The James Peters Jr. Residence, situated at 42 Coburg Street in Saint John, is recognized as a Local Historic Place due to its architectural significance, connection to the renowned Loyalist Peters family, and its role as a cultural landmark in the city.
Built around 1827 by the Honourable Charles Jeffrey Peters for his eldest son, James Peters Jr., the residence is closely linked to the Loyalist Peters family and their descendants. Charles J. Peters, New Brunswick’s third Attorney-General in 1828, was the son of James Peters Sr., one of the fifty-five Loyalist Agents who migrated from New England in 1783. James Peters Sr.’s prominence within this group is evident in his Long Island home serving as Sir Guy Carleton’s headquarters. Three generations of the Peters family played significant roles in New Brunswick’s legal profession.
Charles J. Peters commissioned several notable buildings in Saint John, including his own magnificent home on Coburg Street (also known as Peters House, Hatheway House, Knights of Columbus Hall, and Chinese Commerce Centre), multiple residences for his twenty children, and a wooden frame house further up Coburg Street. He was also involved in the committee responsible for building the Court House on King’s Square.

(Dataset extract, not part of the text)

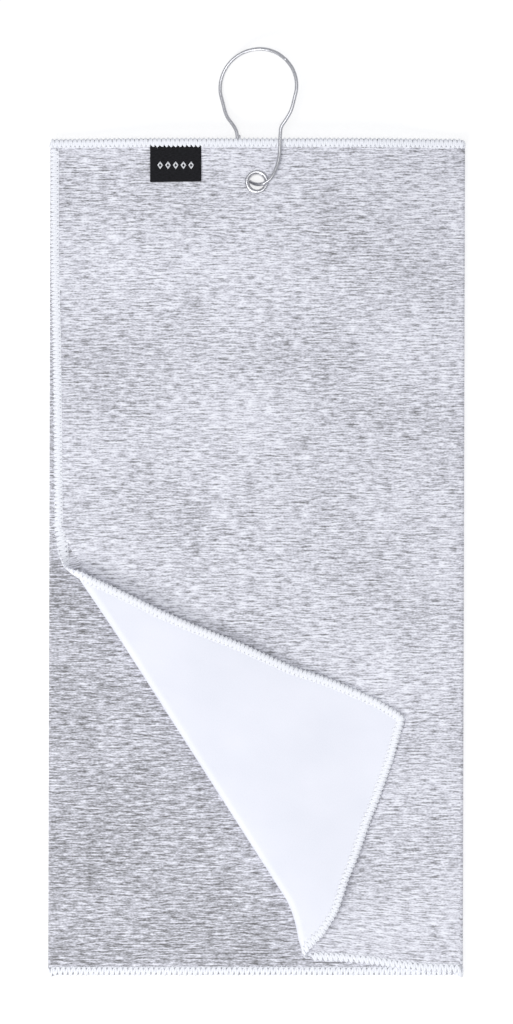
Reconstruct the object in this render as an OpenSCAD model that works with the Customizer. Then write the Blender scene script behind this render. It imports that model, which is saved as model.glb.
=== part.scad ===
// Golf towel: one two-faced sheet with an overlocked edge, folded in three lengthwise and laid flat,
// with the lower left corner of its front panel turned over. A metal eyelet near the top edge pins
// the three layers together, and a loop of spring wire passes through it.
// Millimetres. The origin is the middle of the folded towel, on the surface that it lies on.
// +Y runs to the edge that carries the loop, and +Z points up.

/* [Sheet] */
// Width of the sheet before it is folded in three
sheet_w = 600; // [570:6:630]
// Length of the sheet, and of the folded towel
sheet_l = 400; // [380:5:420]
// Thickness of the cloth
cloth_t = 0.8; // [0.6:0.1:0.9]
// Air between two layers that lie on each other
layer_gap = 0.2; // [0.1:0.05:0.3]
// Width of the overlocked hem along the cut edges
hem_w = 4; // [3:0.5:5]
// How far the front panel's free edge stops short of the fold under it
front_inset = 2; // [1:0.5:4]
// How far the inner panel's free edge stops short of the right fold
inner_inset = 4; // [2:0.5:8]
// How far the front panel's bottom edge is drawn up beside the turned corner
bottom_draw = 8; // [4:0.5:10]

/* [Raised top] */
// Height of the top edge over the surface, held up by the wire under it
edge_lift = 5.1; // [5.1:0.1:6]
// Distance from the top edge where the cloth begins to rise
rise_start = 100; // [80:5:120]
// Distance from the top edge where the cloth is level again
rise_end = 35; // [30:1:45]

/* [Turned corner] */
// Direction of the crease in plan, in degrees from +X
crease_angle = -57.4; // [-60:0.1:-55]
// Radius of the soft roll at the crease, at the middle of the cloth
crease_r = 3; // [2.5:0.1:3.2]
// Length along the crease to the foot of the corner's point
corner_along = 145; // [140:1:150]
// Distance of the corner's point from the crease axis
corner_out = 91.5; // [88:0.5:95]

/* [Label] */
// Width of the woven label
label_w = 24.5; // [20:0.5:30]
// Length of the label below the hem
label_l = 16.7; // [12:0.1:20]
// Distance of the label's middle from the towel's middle
label_offset = 38.8; // [34:0.1:44]

/* [Eyelet] */
// Distance of the eyelet's middle from the top edge
eyelet_inset = 20.5; // [18:0.5:24]
// Width of the hole through the eyelet
throat_d = 7; // [6.8:0.1:7.4]
// Width of the rolled flange
flange_d = 11.2; // [11:0.1:13]
// Wall of the barrel
barrel_wall = 0.5; // [0.3:0.05:0.6]
// Height of the rolled flange over the cloth
flange_h = 0.6; // [0.4:0.05:0.6]
// Thickness of the back washer
washer_t = 0.4; // [0.3:0.05:0.5]

/* [Wire loop] */
// Thickness of the wire
wire_d = 1.8; // [1.4:0.1:1.8]
// Radius of the round bow, at the middle of the wire
bow_r = 18.3; // [17:0.1:19]
// Height of the bow's middle over the eyelet
bow_up = 45.5; // [44:0.5:48]
// Tilt of the loop's plane, one leg over the cloth and one under it
loop_tilt = 16.7; // [16:0.1:17]

/* [Hidden] */

half_w = sheet_w / 6;
top_y = sheet_l / 2;
hem_t = cloth_t + layer_gap - 0.02;
wall_x = half_w - cloth_t;
front_x = -half_w + front_inset;
inner_x = wall_x - inner_inset;
front_bottom_y = -top_y + 1;
rise_from = top_y - rise_start;
rise_to = top_y - rise_end;
rise_steps = 10;
eyelet_y = top_y - eyelet_inset;
stack_t = 3 * cloth_t + 2 * layer_gap;
stack_mid = edge_lift + stack_t / 2;

// Heights of the layers: back panel 0, inner panel 1, front panel 2
function level(n) = n * (cloth_t + layer_gap);

// The crease's axis in plan passes through crease_from; along it the crease runs from crease_v0 to crease_v1
crease_from = [-84, -4.5];
crease_v0 = 4.5;
crease_v1 = 216.5;
crease_z = level(2) + cloth_t / 2 + crease_r;
function on_crease(v) = crease_from + v * [cos(crease_angle), sin(crease_angle)];

// Middle line of the turned corner across the crease, as [distance from the axis, height over the axis]
corner_rest = level(3) + 0.6 - crease_z;
corner_line = [[0, crease_r], [15, crease_r / 3], [40, corner_rest], [corner_out + 5, corner_rest]];

// Outline of the turned corner as [along the crease, away from it], and its two hems
corner_foot = [crease_v0, 0];
corner_tip = [corner_along, corner_out];
corner_end = [crease_v1, 0];
function unit(p) = p / norm(p);
function left_of(p) = [-p[1], p[0]];
side_in = -left_of(unit(corner_tip - corner_foot));
bottom_in = -left_of(unit(corner_end - corner_tip));
tip_in = corner_tip + hem_w * (side_in + bottom_in) / (1 + side_in * bottom_in);
foot_in = corner_foot + [hem_w / side_in[0], 0];
end_in = corner_end + [hem_w / bottom_in[0], 0];

// Wire route as [x, y, z] from the eyelet's middle; the gate is the springy half of the loop
wire_sides = 12;
crown_gap = 0.3;
crown = [0.7, bow_up + bow_r];
loop_drop = -0.25;
function in_plane(p) = [p[0], p[1], loop_drop + p[0] * tan(loop_tilt)];
function bow_point(a) = in_plane([crown[0] + bow_r * cos(a), bow_up + bow_r * sin(a)]);
crown_a = asin(crown_gap / 2 / bow_r);
gate_arm = [for (p = [[-9.1, 17.5], [-9.3, 21.7], [-9.9, 25], [-11.4, 27.8], [-14.5, 32.4]]) in_plane(p)];
gate_route = concat(gate_arm, [for (a = [200:-15.5:107]) bow_point(a)], [bow_point(90 + crown_a)]);
front_neck = [for (p = [[16.4, 33.9], [14, 29.6], [11.7, 26], [11.2, 21.7]]) in_plane(p)];
front_leg = [[10.8, 12.7, 3.1], [9.4, 6.6, 3.3], [6.9, 1.7, 3.6], [3.6, -0.8, 3.1]];
rear_leg = [[0.3, -1.1, 0.2], [-3, 0.3, -2.9], [-5.9, 2.9, -3.9], [-7.9, 7, -4.3],
            [-8.6, 12, -4.7], [-8.65, 18, -4.95], [-8.6, 23, -5]];
loop_route = concat([bow_point(90 - crown_a)], [for (a = [75:-15.8:-20]) bow_point(a)],
                    front_neck, front_leg, rear_leg);
loop_normal = [-sin(loop_tilt), 0, cos(loop_tilt)];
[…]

The section of Coburg Street between Union Street and Carleton Street was once named Peters’ Hill in their honour.
In the early 19th century, the area surrounding the James Peters Jr. Residence was on the city’s outskirts and situated on elevated ground. Charles’ grand estate once encompassed the entire region. In 1819, he opened Peters Street and sold building lots along it. James Peters Jr. was a distinguished figure in his own right, practicing law and representing his prominent Loyalist family at social events. He was also part of the company that made the first, albeit unsuccessful, attempt to build a suspension bridge across Reversing Falls in 1835.
While living at the property, James Peters Jr. served as the clerk at City Hall. In 1834, he sold the house to merchant John Hammond for £1225, after which it passed through various owners. For an extended period, the residence functioned as a medical facility.

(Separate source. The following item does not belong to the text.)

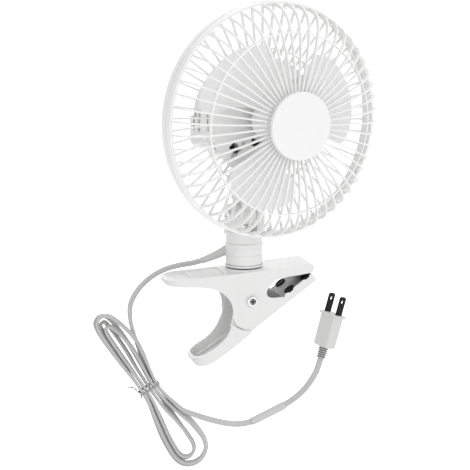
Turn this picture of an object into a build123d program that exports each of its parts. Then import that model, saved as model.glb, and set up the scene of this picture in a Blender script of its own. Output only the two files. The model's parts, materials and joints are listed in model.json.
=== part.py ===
"""Clip fan: a six inch desk fan on a neck that stands on a sprung clip.

Millimetres, +Z up. The clip lies along X with its jaws toward +X, and its
pivot runs along Y. The fan faces -Y, turned a little toward +X on its neck.
The work is drawn about the neck axis and moved at the end, so that the
origin is the middle of the grip between the two jaws.
"""
import math
import os

from build123d import *

# ---------------------------------------------------------------- clip
CLIP_WIDTH = 38.0
CLIP_WALL = 2.2
TOP_WALL = 2.4
SIDE_GAP = 0.3
CLIP_TIP_X = -67.0
JAW_TIP_X = 53.4
TOP_RISE = 0.0645
TOP_AT_NECK = 0.35
HANDLE_ROUND = 14.0
LOWER_TIP_X = -45.6
FLARE_R = 24.6
FLARE_END_X = 1.0
GRIP_WALL = 2.0
PIVOT_X = 1.3
PIVOT_Z = -23.1
PIVOT_R = 3.0
PIVOT_HEAD_R = 4.3
PIN_GAP = 0.1
LUG_R = 10.0
PAD_R = 4.6
PAD_PROUD = 1.0
PAD_EDGE = 6.4
PAD_PITCH = 16.6
SPRING_WIRE = 1.6
SPRING_R = 6.6
SPRING_PITCH = 2.1
SPRING_TURNS = 5
LOWER_LEG = 239.0
LOWER_LEG_LONG = 29.5
UPPER_LEG = 147.0
UPPER_LEG_LONG = 24.0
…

The James Peters Jr. Residence is also celebrated as a unique example of Neoclassical residential architecture in Saint John, dating back to the early post-Loyalist era. It is highly likely that the architect behind this building was John J. Cunningham, who designed the Saint John County Courthouse, completed in 1828 on King’s Square, and later worked in Boston. The house is featured in William S. Pendleton’s 1835 hand-colored lithograph, “The Northern and Eastern Panoramic View of St. John, N.B.”

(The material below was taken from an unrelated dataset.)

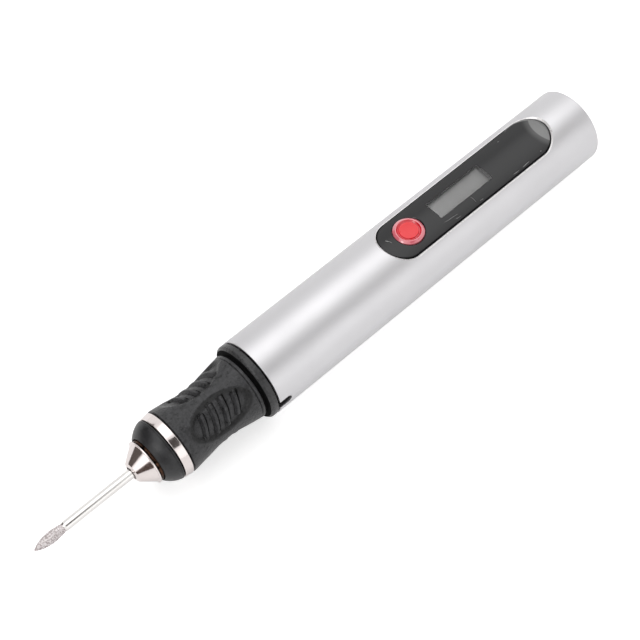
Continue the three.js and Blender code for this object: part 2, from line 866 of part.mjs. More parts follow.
function noseCap() {
  const mouth = noseCapFrontRadius - noseCapLip;
  const lipRear = noseCapFront + noseCapLipDepth;
  const shoulder = lipRear + (gripBore - mouth) * noseCapSlope;
  const curve = new THREE.QuadraticBezierCurve(
    new THREE.Vector2(noseCapFront, noseCapFrontRadius),
    new THREE.Vector2(
      noseCapFront + noseCapLength * capBendShares[0],
      noseCapFrontRadius + (noseCapRearRadius - noseCapFrontRadius) * capBendShares[1],
    ),
    new THREE.Vector2(noseCapRear, noseCapRearRadius),
  );
  const skin = curve.getPoints(endSteps / 2).map((point) => [point.x, point.y]);
  return turned([
    [noseCapFront, mouth],
    ...skin,
    [noseCapRear, gripBore],
    [shoulder, gripBore],
    [lipRear, mouth],
    [noseCapFront, mouth],
  ], noseSides);
}
add('nose_cap', noseCap(), 'satinBlack');

// Brass ring that closes the bearing seat behind the nut

function bearingRetainer() {
  return turned([
    [retainerFront, retainerBore],
    [retainerFront, retainerRadius - edgeBreak],
    [retainerFront + edgeBreak, retainerRadius],
    [retainerRear, retainerRadius],
    [retainerRear, retainerBore],
    [retainerFront, retainerBore],
  ]);
}
add('bearing_retainer', bearingRetainer(), 'brass');

// Grip core: bearing seats at both ends and the spigot that plugs into the tube

function gripCore() {
  const seat = bearingRadius + seatGap;
  const frontSeat = frontBearingPlace + bearingWidth + seatGap;
  const rearSeat = rearBearingPlace - seatGap;
  const spigotFront = 0;
  return turned([
    [coreFront, seat],
    [coreFront, coreRadius],
    [spigotFront, coreRadius],
    [spigotFront, coreSpigotRadius],
    [coreSpigotLength - edgeBreak, coreSpigotRadius],
    [coreSpigotLength, coreSpigotRadius - edgeBreak],
    [coreSpigotLength, coreSpigotRadius - coreLip],
    [spigotFront + coreLip, coreSpigotRadius - coreLip],
    [spigotFront + coreLip, seat],
    [rearSeat, seat],
    [rearSeat, coreBore],
    [frontSeat, coreBore],
    [frontSeat, seat],
    [coreFront, seat],
  ]);
}
add('grip_core', gripCore(), 'blackPlastic');

// Ball bearings: an outer ring, an inner ring, and the balls held in their cage

const raceMiddle = (bearingRadius + bearingBore) / 2;

// A cage ring with its balls, as one body.
function ballCage(front) {
  const middle = front + bearingWidth / 2;
  const half = cageThickness / 2;
  const reach = (cageWidthShare * bearingWidth) / 2;
  let body = solid(ring(
    middle - reach,
    middle + reach,
    raceMiddle + half,
    raceMiddle - half,
    smallSides,
  ));
  for (let i = 0; i < ballCount; i += 1) {
    const turn = (i * 2 * Math.PI) / ballCount;
    const ball = new THREE.SphereGeometry(ballRadius, ballSides, ballRings)
      .translate(middle, 0, raceMiddle)
      .rotateX(turn);
    body = body.add(solid(ball));
  }
  return geometryOf(body);
}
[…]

The residence’s architectural heritage value is significantly enhanced by its distinctive vaulted portico and curved wood and leaded-glass door forming the entrance. Its front façade is composed of ashlar masonry using pale yellow sandstone, featuring unique Adamesque motifs above the lintels. The Neoclassical style is showcased through the elegant proportions of a three-ranked façade with low-pitched side gables, quoins, and gable end returns. This stone structure set a high standard for the group of buildings that would eventually line the streetscape along Coburg Street’s incline.